### What the task requires
Retype all of the entries word for word.

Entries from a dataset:
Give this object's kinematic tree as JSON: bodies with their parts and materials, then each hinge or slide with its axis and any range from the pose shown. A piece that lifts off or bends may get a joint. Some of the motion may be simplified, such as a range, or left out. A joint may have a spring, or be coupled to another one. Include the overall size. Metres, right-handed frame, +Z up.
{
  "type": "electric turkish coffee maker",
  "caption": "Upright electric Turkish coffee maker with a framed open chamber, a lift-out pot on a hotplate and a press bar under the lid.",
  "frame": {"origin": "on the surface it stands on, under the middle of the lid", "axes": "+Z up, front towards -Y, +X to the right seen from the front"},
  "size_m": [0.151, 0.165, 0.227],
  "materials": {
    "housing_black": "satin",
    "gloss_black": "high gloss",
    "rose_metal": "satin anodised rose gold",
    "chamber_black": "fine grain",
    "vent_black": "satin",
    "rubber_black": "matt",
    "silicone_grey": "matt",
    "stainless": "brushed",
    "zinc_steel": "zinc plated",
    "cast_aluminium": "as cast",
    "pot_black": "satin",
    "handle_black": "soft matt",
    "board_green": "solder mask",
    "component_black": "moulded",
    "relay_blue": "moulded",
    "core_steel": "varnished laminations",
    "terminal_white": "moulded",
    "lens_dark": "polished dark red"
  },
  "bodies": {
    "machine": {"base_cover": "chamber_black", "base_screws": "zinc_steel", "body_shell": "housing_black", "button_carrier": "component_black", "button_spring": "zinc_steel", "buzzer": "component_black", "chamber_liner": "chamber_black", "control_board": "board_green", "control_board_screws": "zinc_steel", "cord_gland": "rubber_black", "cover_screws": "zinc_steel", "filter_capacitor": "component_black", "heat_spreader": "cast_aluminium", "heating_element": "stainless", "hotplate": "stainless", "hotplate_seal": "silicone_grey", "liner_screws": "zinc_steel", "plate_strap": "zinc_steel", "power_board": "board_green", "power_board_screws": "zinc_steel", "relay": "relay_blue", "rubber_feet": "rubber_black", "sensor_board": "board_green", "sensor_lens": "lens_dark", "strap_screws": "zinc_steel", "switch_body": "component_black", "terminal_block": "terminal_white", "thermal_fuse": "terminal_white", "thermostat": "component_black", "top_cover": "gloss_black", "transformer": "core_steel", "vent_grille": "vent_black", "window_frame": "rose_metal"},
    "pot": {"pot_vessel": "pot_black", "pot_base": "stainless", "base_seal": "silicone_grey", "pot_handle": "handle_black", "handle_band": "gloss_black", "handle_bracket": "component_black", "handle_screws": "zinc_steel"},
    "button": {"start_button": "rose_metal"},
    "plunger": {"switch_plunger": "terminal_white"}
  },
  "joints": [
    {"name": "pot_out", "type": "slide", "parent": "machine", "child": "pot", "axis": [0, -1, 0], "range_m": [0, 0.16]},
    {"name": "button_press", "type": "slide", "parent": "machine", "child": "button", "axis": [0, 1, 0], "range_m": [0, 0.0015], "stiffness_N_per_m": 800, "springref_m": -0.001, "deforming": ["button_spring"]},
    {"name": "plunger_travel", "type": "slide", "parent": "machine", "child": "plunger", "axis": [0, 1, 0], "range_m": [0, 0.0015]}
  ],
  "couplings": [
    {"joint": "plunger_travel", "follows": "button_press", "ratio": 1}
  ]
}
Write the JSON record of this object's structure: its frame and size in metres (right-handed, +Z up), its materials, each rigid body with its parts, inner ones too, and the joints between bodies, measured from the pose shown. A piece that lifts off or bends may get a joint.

### Result for this exercise
Give this object's kinematic tree as JSON: bodies with their parts and materials, then each hinge or slide with its axis and any range from the pose shown. A piece that lifts off or bends may get a joint. Some of the motion may be simplified, such as a range, or left out. A joint may have a spring, or be coupled to another one. Include the overall size. Metres, right-handed frame, +Z up.
{
  "type": "electric turkish coffee maker",
  "caption": "Upright electric Turkish coffee maker with a framed open chamber, a lift-out pot on a hotplate and a press bar under the lid.",
  "frame": {"origin": "on the surface it stands on, under the middle of the lid", "axes": "+Z up, front towards -Y, +X to the right seen from the front"},
  "size_m": [0.151, 0.165, 0.227],
  "materials": {
    "housing_black": "satin",
    "gloss_black": "high gloss",
    "rose_metal": "satin anodised rose gold",
    "chamber_black": "fine grain",
    "vent_black": "satin",
    "rubber_black": "matt",
    "silicone_grey": "matt",
    "stainless": "brushed",
    "zinc_steel": "zinc plated",
    "cast_aluminium": "as cast",
    "pot_black": "satin",
    "handle_black": "soft matt",
    "board_green": "solder mask",
    "component_black": "moulded",
    "relay_blue": "moulded",
    "core_steel": "varnished laminations",
    "terminal_white": "moulded",
    "lens_dark": "polished dark red"
  },
  "bodies": {
    "machine": {"base_cover": "chamber_black", "base_screws": "zinc_steel", "body_shell": "housing_black", "button_carrier": "component_black", "button_spring": "zinc_steel", "buzzer": "component_black", "chamber_liner": "chamber_black", "control_board": "board_green", "control_board_screws": "zinc_steel", "cord_gland": "rubber_black", "cover_screws": "zinc_steel", "filter_capacitor": "component_black", "heat_spreader": "cast_aluminium", "heating_element": "stainless", "hotplate": "stainless", "hotplate_seal": "silicone_grey", "liner_screws": "zinc_steel", "plate_strap": "zinc_steel", "power_board": "board_green", "power_board_screws": "zinc_steel", "relay": "relay_blue", "rubber_feet": "rubber_black", "sensor_board": "board_green", "sensor_lens": "lens_dark", "strap_screws": "zinc_steel", "switch_body": "component_black", "terminal_block": "terminal_white", "thermal_fuse": "terminal_white", "thermostat": "component_black", "top_cover": "gloss_black", "transformer": "core_steel", "vent_grille": "vent_black", "window_frame": "rose_metal"},
    "pot": {"pot_vessel": "pot_black", "pot_base": "stainless", "base_seal": "silicone_grey", "pot_handle": "handle_black", "handle_band": "gloss_black", "handle_bracket": "component_black", "handle_screws": "zinc_steel"},
    "button": {"start_button": "rose_metal"},
    "plunger": {"switch_plunger": "terminal_white"}
  },
  "joints": [
    {"name": "pot_out", "type": "slide", "parent": "machine", "child": "pot", "axis": [0, -1, 0], "range_m": [0, 0.16]},
    {"name": "button_press", "type": "slide", "parent": "machine", "child": "button", "axis": [0, 1, 0], "range_m": [0, 0.0015], "stiffness_N_per_m": 800, "springref_m": -0.001, "deforming": ["button_spring"]},
    {"name": "plunger_travel", "type": "slide", "parent": "machine", "child": "plunger", "axis": [0, 1, 0], "range_m": [0, 0.0015]}
  ],
  "couplings": [
    {"joint": "plunger_travel", "follows": "button_press", "ratio": 1}
  ]
}
Write the JSON record of this object's structure: its frame and size in metres (right-handed, +Z up), its materials, each rigid body with its parts, inner ones too, and the joints between bodies, measured from the pose shown. A piece that lifts off or bends may get a joint.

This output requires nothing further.